Exercise aim – Among the lines below, how many carry the string "hinge"? Reply with a number and nothing else.

Records provided –
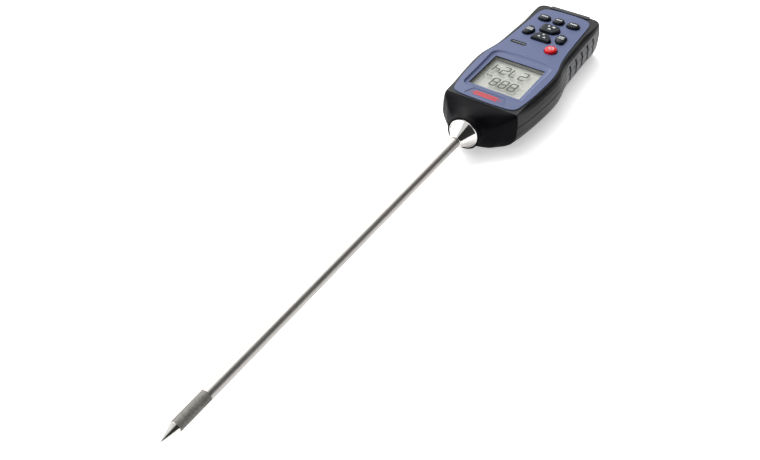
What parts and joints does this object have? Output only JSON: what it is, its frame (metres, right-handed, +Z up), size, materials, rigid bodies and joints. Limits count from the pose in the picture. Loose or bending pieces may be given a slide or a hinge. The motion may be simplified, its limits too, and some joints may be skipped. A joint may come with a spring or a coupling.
{
  "type": "grain moisture meter",
  "caption": "Hand-held grain moisture meter: display and keypad case with side grips and a long stainless probe ending in a porous sensor cap.",
  "frame": {"origin": "middle of the bounding box, on the plane of the case's flat back", "axes": "+Z up through the faceplate, +Y along the probe's axis towards the handle's end, +X across"},
  "size_m": [0.074, 0.4958, 0.0335],
  "materials": {
    "case_black": "fine moulded grain, satin black",
    "cap_black": "satin black",
    "grip_grey": "soft-touch grey",
    "flap_black": "soft rubber",
    "plate_blue": "satin paint, fine texture",
    "inlay_black": "glossy",
    "lens_clear": "clear",
    "lcd_grey": "grey-green liquid crystal",
    "frame_white": "matt white",
    "elastomer": "striped silicone",
    "board_green": "solder mask",
    "mat_rubber": "silicone",
    "key_dark": "satin slate",
    "key_red": "satin red",
    "chip_black": "moulded epoxy",
    "connector_white": "nylon",
    "steel_dome": "stamped",
    "steel_screw": "zinc plated",
    "usb_shell": "tinned",
    "battery_skin": "lacquered",
    "bay_black": "moulded",
    "ferrule_polished": "polished",
    "seal_rubber": "nitrile",
    "nut_brass": "turned",
    "tube_steel": "satin stainless",
    "filter_sintered": "sintered, porous",
    "tip_steel": "polished",
    "carrier_plastic": "moulded",
    "sensor_film": "polymer film",
    "lead_grey": "jacketed"
  },
  "bodies": {
    "case": {"top_shell": "case_black", "bottom_shell": "case_black", "front_cap": "cap_black", "grip_upper_left": "grip_grey", "grip_lower_left": "grip_grey", "grip_upper_right": "grip_grey", "grip_lower_right": "grip_grey", "faceplate": "plate_blue", "label_inlay": "inlay_black", "display_lens": "lens_clear", "lcd_panel": "lcd_grey", "lcd_frame": "frame_white", "backlight_panel": "frame_white", "zebra_connectors": "elastomer", "main_board": "board_green", "key_mat": "mat_rubber", "dome_switches": "steel_dome", "controller_chip": "chip_black", "small_components": "chip_black", "buzzer": "chip_black", "usb_socket": "usb_shell", "board_header": "connector_white", "lead_plug": "connector_white", "battery": "battery_skin", "battery_tray": "bay_black", "battery_snap": "bay_black", "probe_ferrule": "ferrule_polished", "sealing_ring": "seal_rubber", "probe_nut": "nut_brass", "probe_tube": "tube_steel", "sensor_carrier": "carrier_plastic", "sensor_board": "board_green", "sensor_element": "sensor_film", "sensor_lead": "lead_grey", "case_screws": "steel_screw"},
    "key_up": {"key_up": "key_dark"},
    "key_down": {"key_down": "key_dark"},
    "key_left": {"key_left": "key_dark"},
    "key_right": {"key_right": "key_dark"},
    "key_power": {"key_power": "key_red"},
    "key_row_left": {"key_row_left": "key_dark"},
    "key_row_mid": {"key_row_mid": "key_dark"},
    "key_row_right": {"key_row_right": "key_dark"},
    "port_flap": {"port_flap": "flap_black"},
    "battery_door": {"battery_door": "case_black"},
    "sensor_cap": {"sintered_filter": "filter_sintered", "probe_tip": "tip_steel"}
  },
  "joints": [
    {"name": "key_up_press", "type": "slide", "parent": "case", "child": "key_up", "axis": [0, 0, -1], "range_m": [0, 0.0008], "stiffness_N_per_m": 200, "springref_m": -0.002},
    {"name": "key_down_press", "type": "slide", "parent": "case", "child": "key_down", "axis": [0, 0, -1], "range_m": [0, 0.0008], "stiffness_N_per_m": 200, "springref_m": -0.002},
    {"name": "key_left_press", "type": "slide", "parent": "case", "child": "key_left", "axis": [0, 0, -1], "range_m": [0, 0.0008], "stiffness_N_per_m": 200, "springref_m": -0.002},
    {"name": "key_right_press", "type": "slide", "parent": "case", "child": "key_right", "axis": [0, 0, -1], "range_m": [0, 0.0008], "stiffness_N_per_m": 200, "springref_m": -0.002},
    {"name": "key_power_press", "type": "slide", "parent": "case", "child": "key_power", "axis": [0, 0, -1], "range_m": [0, 0.0008], "stiffness_N_per_m": 200, "springref_m": -0.002},
    {"name": "key_row_left_press", "type": "slide", "parent": "case", "child": "key_row_left", "axis": [0, 0, -1], "range_m": [0, 0.0008], "stiffness_N_per_m": 200, "springref_m": -0.002},
    {"name": "key_row_mid_press", "type": "slide", "parent": "case", "child": "key_row_mid", "axis": [0, 0, -1], "range_m": [0, 0.0008], "stiffness_N_per_m": 200, "springref_m": -0.002},
    {"name": "key_row_right_press", "type": "slide", "parent": "case", "child": "key_row_right", "axis": [0, 0, -1], "range_m": [0, 0.0008], "stiffness_N_per_m": 200, "springref_m": -0.002},
    {"name": "flap_hinge", "type": "hinge", "parent": "case", "child": "port_flap", "pos_m": [0, 0.2466, 0.013], "axis": [-1, 0, 0], "range_deg": [0, 95]},
    {"name": "battery_door_slide", "type": "slide", "parent": "case", "child": "battery_door", "axis": [0, 1, 0], "range_m": [0, 0.068]},
    {"name": "sensor_cap_unscrew", "type": "slide", "parent": "case", "child": "sensor_cap", "axis": [0, -1, 0], "range_m": [0, 0.03]}
  ]
}
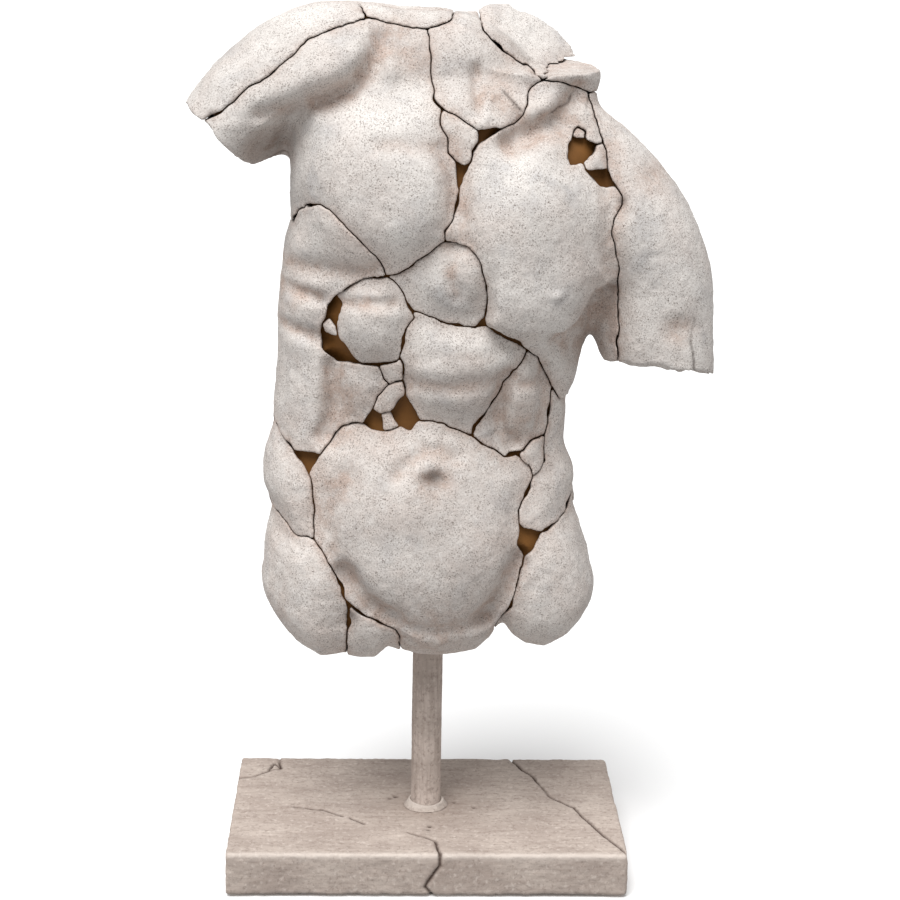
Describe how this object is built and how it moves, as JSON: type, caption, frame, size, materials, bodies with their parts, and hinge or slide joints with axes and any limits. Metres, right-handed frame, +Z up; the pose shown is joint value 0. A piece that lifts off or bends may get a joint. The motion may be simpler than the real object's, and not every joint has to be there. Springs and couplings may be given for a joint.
{
  "type": "cracked torso sculpture on stand",
  "caption": "Free-standing torso sculpture made of bonded stone-look shards over a hollow liner, clamped by a rod through a post to a rectangular slab.",
  "frame": {"origin": "on the floor under the middle of the base slab, which is the post's axis", "axes": "+Z up along the post, the chest faces -Y, +X is the sculpture's left side"},
  "size_m": [0.3327, 0.153, 0.5553],
  "materials": {
    "shard_stone": "matte, fine pores, pink-tan wash in the hollows",
    "liner_shell": "flat golden brown",
    "base_stone": "matte, granular",
    "foam": "matte",
    "steel": "satin"
  },
  "bodies": {
    "root": {"shoulder_cap_right": "shard_stone", "trapezius_right": "shard_stone", "chest_right": "shard_stone", "sternum_chip": "shard_stone", "chest_left": "shard_stone", "shoulder_chip_left": "shard_stone", "shoulder_crumb_left": "shard_stone", "arm_left": "shard_stone", "sternum_low": "shard_stone", "rib_lobe_right": "shard_stone", "rib_chip_right": "shard_stone", "flank_right": "shard_stone", "flank_chip_upper": "shard_stone", "flank_chip_middle": "shard_stone", "flank_chip_lower": "shard_stone", "abdomen_upper": "shard_stone", "abdomen_left": "shard_stone", "side_chip_left": "shard_stone", "hip_side_left": "shard_stone", "hip_left": "shard_stone", "belly": "shard_stone", "groin_chip": "shard_stone", "hip_side_right": "shard_stone", "hip_right": "shard_stone", "throat": "shard_stone", "neck_back": "shard_stone", "neck_chip_left": "shard_stone", "back_shoulder_right": "shard_stone", "back_arm_right": "shard_stone", "back_blade_right": "shard_stone", "back_blade_left": "shard_stone", "back_arm_left": "shard_stone", "back_rib_right": "shard_stone", "back_rib_left": "shard_stone", "back_lumbar": "shard_stone", "back_hip_right": "shard_stone", "back_hip_left": "shard_stone", "back_buttock_right": "shard_stone", "back_buttock_left": "shard_stone", "liner_front": "liner_shell", "liner_back": "liner_shell", "base_slab": "base_stone", "base_pad": "foam", "post": "base_stone", "post_bead": "base_stone", "threaded_rod": "steel", "lower_washer": "steel", "lower_nut": "steel", "clamp_plate": "steel", "upper_washer": "steel", "upper_nut": "steel"}
  },
  "joints": []
}
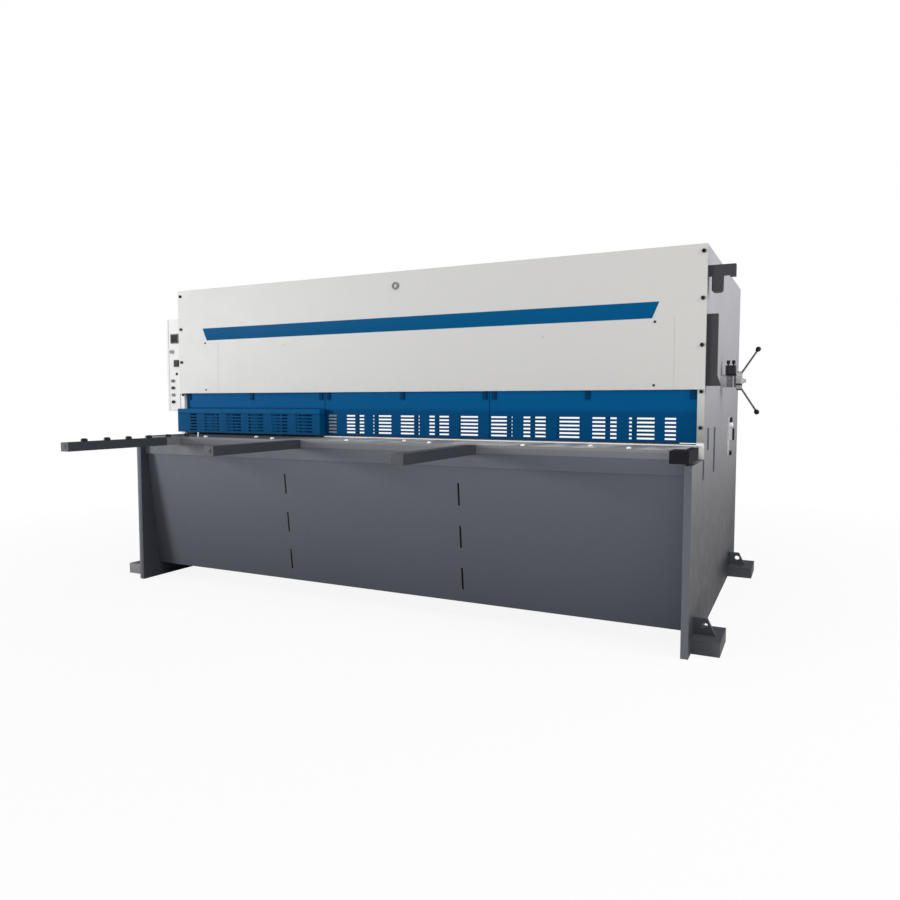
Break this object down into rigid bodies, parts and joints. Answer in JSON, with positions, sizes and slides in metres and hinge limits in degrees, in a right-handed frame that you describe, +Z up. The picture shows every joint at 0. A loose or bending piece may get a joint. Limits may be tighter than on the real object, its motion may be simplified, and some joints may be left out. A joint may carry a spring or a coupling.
{
  "type": "guillotine shear",
  "caption": "Hydraulic guillotine shear with a long table, slotted finger guard, support arms, control cabinet and a star lever that sets the blade gap.",
  "frame": {"origin": "centre of the four anchor bolt holes, at floor level", "axes": "+Z up, +X along the machine to the operator's right, +Y from the operator's side to the rear"},
  "size_m": [3.638, 2.767, 1.828],
  "materials": {
    "white_paint": "semi-gloss powder coat",
    "blue_paint": "semi-gloss powder coat",
    "plate_paint": "semi-gloss paint, pale above and grey below",
    "grey_paint": "satin textured paint",
    "dark_paint": "satin paint",
    "steel": "machined",
    "black_plastic": "moulded"
  },
  "bodies": {
    "machine": {"arm_stops": "black_plastic", "beam_pivots": "steel", "control_cabinet": "white_paint", "control_panel": "white_paint", "cover_boss": "white_paint", "foot_front_left": "dark_paint", "foot_front_right": "dark_paint", "foot_rear_left": "dark_paint", "foot_rear_right": "dark_paint", "front_apron": "grey_paint", "front_cover": "white_paint", "gauge_beam": "steel", "gauge_rails": "steel", "guard_panel_left": "blue_paint", "guard_panel_middle": "blue_paint", "guard_panel_right": "blue_paint", "guard_rail": "grey_paint", "guard_ribs": "blue_paint", "guard_tabs": "dark_paint", "head_tie_beam": "grey_paint", "hold_down_beam": "grey_paint", "hold_downs": "steel", "lever_block": "dark_paint", "lever_sleeve": "dark_paint", "lower_blade": "steel", "main_cylinders": "steel", "oil_tank": "grey_paint", "panel_buttons": "black_plastic", "panel_screen": "black_plastic", "rear_cross_beam": "grey_paint", "scale_bar": "steel", "sheet_slide": "grey_paint", "short_arm": "dark_paint", "side_hook": "dark_paint", "side_housing": "dark_paint", "side_latch": "dark_paint", "side_plate_left": "plate_paint", "side_plate_right": "plate_paint", "squaring_arm": "dark_paint", "support_arm_left": "dark_paint", "support_arm_right": "dark_paint", "swing_beam": "grey_paint", "table_balls": "steel", "table_beam": "grey_paint", "table_top": "steel", "table_web": "grey_paint", "top_cover": "white_paint", "upper_blade": "steel"},
    "gap_lever": {"lever_hub": "dark_paint", "lever_arms": "steel", "lever_knobs": "black_plastic"}
  },
  "joints": [
    {"name": "gap_lever_turn", "type": "hinge", "parent": "machine", "child": "gap_lever", "pos_m": [1.7, 0.026, 1.199], "axis": [1, 0, 0], "range_deg": [-90, 90]}
  ]
}
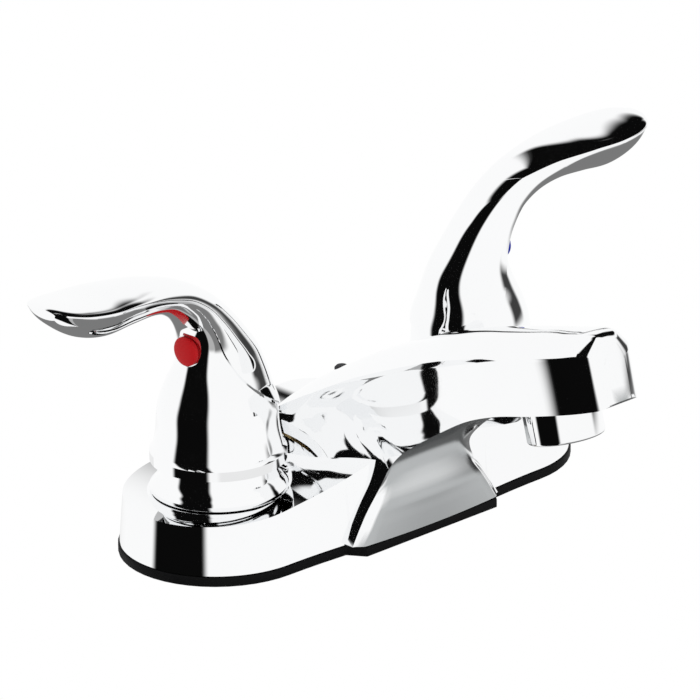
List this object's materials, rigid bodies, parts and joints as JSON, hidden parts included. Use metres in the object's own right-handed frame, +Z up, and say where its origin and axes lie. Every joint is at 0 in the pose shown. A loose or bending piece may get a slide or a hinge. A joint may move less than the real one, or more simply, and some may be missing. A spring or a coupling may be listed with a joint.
{
  "type": "basin mixer tap",
  "caption": "Chromed basin mixer tap with a long rounded deck, a low forward spout, curved lever handles on bell-shaped hoods and threaded inlets below.",
  "frame": {"origin": "middle of the gasket's underside, where the tap stands on the basin, midway between the handle axes", "axes": "+X from the hot handle to the cold handle, the spout reaches towards -Y, +Z up"},
  "size_m": [0.2378, 0.1438, 0.1415],
  "materials": {
    "chrome": "polished chrome plate",
    "gasket_rubber": "matt black rubber",
    "seal_rubber": "black rubber",
    "brass": "turned brass",
    "copper": "drawn copper",
    "ceramic": "lapped alumina",
    "stainless": "stainless steel",
    "black_plastic": "moulded black plastic",
    "white_plastic": "moulded white plastic",
    "hot_index": "gloss red plastic",
    "cold_index": "gloss blue plastic"
  },
  "bodies": {
    "tap_body": {"body_casting": "chrome", "aerator_housing": "chrome", "hot_escutcheon_ring": "chrome", "cold_escutcheon_ring": "chrome", "base_gasket": "gasket_rubber", "hot_shank_washer": "gasket_rubber", "cold_shank_washer": "gasket_rubber", "aerator_washer": "seal_rubber", "hot_seat_seal": "seal_rubber", "cold_seat_seal": "seal_rubber", "waterway_manifold": "brass", "hot_inlet_shank": "brass", "cold_inlet_shank": "brass", "hot_cartridge_body": "brass", "cold_cartridge_body": "brass", "hot_bonnet_nut": "brass", "cold_bonnet_nut": "brass", "spout_tube": "copper", "hot_ceramic_disc_lower": "ceramic", "cold_ceramic_disc_lower": "ceramic", "hot_shank_nut": "black_plastic", "cold_shank_nut": "black_plastic", "rod_hole_plug": "black_plastic", "aerator_insert": "white_plastic"},
    "hot_lever": {"hot_handle": "chrome", "hot_index_button": "hot_index", "hot_handle_screw": "stainless", "hot_cartridge_stem": "brass", "hot_ceramic_disc_upper": "ceramic"},
    "cold_lever": {"cold_handle": "chrome", "cold_index_button": "cold_index", "cold_handle_screw": "stainless", "cold_cartridge_stem": "brass", "cold_ceramic_disc_upper": "ceramic"}
  },
  "joints": [
    {"name": "hot_turn", "type": "hinge", "parent": "tap_body", "child": "hot_lever", "pos_m": [-0.051, 0, 0.03], "axis": [0, 0, 1], "range_deg": [0, 90]},
    {"name": "cold_turn", "type": "hinge", "parent": "tap_body", "child": "cold_lever", "pos_m": [0.051, 0, 0.03], "axis": [0, 0, 1], "range_deg": [-90, 0]}
  ]
}
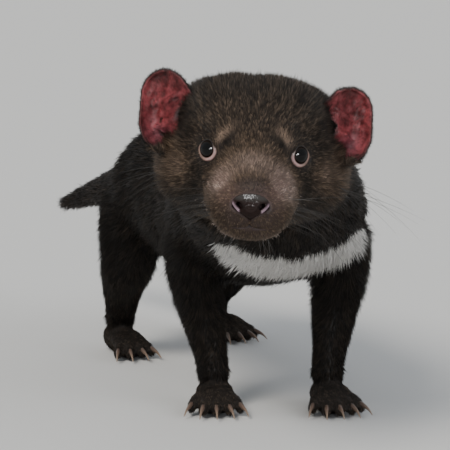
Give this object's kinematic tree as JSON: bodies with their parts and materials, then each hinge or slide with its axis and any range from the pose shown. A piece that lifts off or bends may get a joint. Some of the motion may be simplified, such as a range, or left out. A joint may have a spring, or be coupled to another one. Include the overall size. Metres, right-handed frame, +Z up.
{
  "type": "tasmanian devil, juvenile, still life-size model",
  "caption": "Young Tasmanian devil standing on all fours, short dark coat with a white chest bar, large rounded ears, head turned to its right.",
  "frame": {"origin": "on the floor, under the middle of the part's bounding box", "axes": "+X the way the body faces and its long axis, +Y to the animal's left, +Z up"},
  "size_m": [0.4644, 0.174, 0.2011],
  "materials": {
    "coat": "short dense dark brown-black fur, with a white bar across the chest",
    "face_coat": "very short dark brown fur, thinner and pinkish on the muzzle, pale bare eye rims",
    "paw_coat": "short grey-brown fur over dark skin, bare pads below",
    "ear_skin": "thin bare deep pink skin with a dark fringed rim",
    "nose_skin": "wet black",
    "eye": "glossy, almost black",
    "horn": "pale horn, satin"
  },
  "bodies": {
    "root": {"head": "face_coat", "jaw": "face_coat", "nose": "nose_skin", "ear_left": "ear_skin", "ear_right": "ear_skin", "eye_left": "eye", "eye_right": "eye", "neck": "coat", "chest": "coat", "belly": "coat", "rump": "coat", "tail": "coat", "foreleg_left": "coat", "foreleg_right": "coat", "hindleg_left": "coat", "hindleg_right": "coat", "forepaw_left": "paw_coat", "forepaw_right": "paw_coat", "hindfoot_left": "paw_coat", "hindfoot_right": "paw_coat", "forepaw_left_claw_1": "horn", "forepaw_left_claw_2": "horn", "forepaw_left_claw_3": "horn", "forepaw_left_claw_4": "horn", "forepaw_left_claw_5": "horn", "forepaw_right_claw_1": "horn", "forepaw_right_claw_2": "horn", "forepaw_right_claw_3": "horn", "forepaw_right_claw_4": "horn", "forepaw_right_claw_5": "horn", "hindfoot_left_claw_1": "horn", "hindfoot_left_claw_2": "horn", "hindfoot_left_claw_3": "horn", "hindfoot_left_claw_4": "horn", "hindfoot_right_claw_1": "horn", "hindfoot_right_claw_2": "horn", "hindfoot_right_claw_3": "horn", "hindfoot_right_claw_4": "horn"}
  },
  "joints": []
}
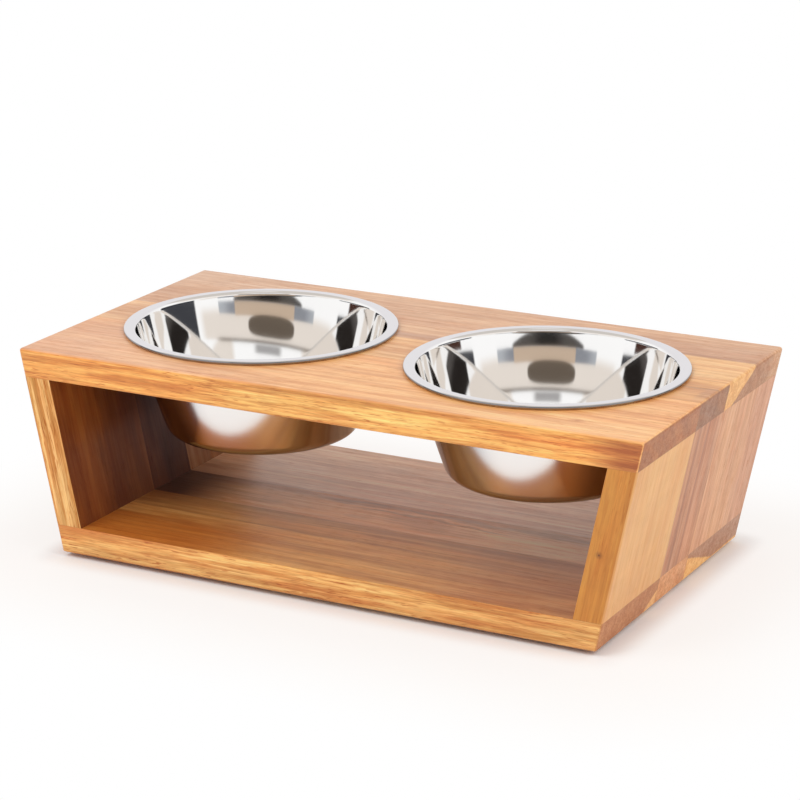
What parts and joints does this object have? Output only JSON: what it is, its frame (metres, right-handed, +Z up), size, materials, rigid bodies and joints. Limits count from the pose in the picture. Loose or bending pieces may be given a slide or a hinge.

Task result – 10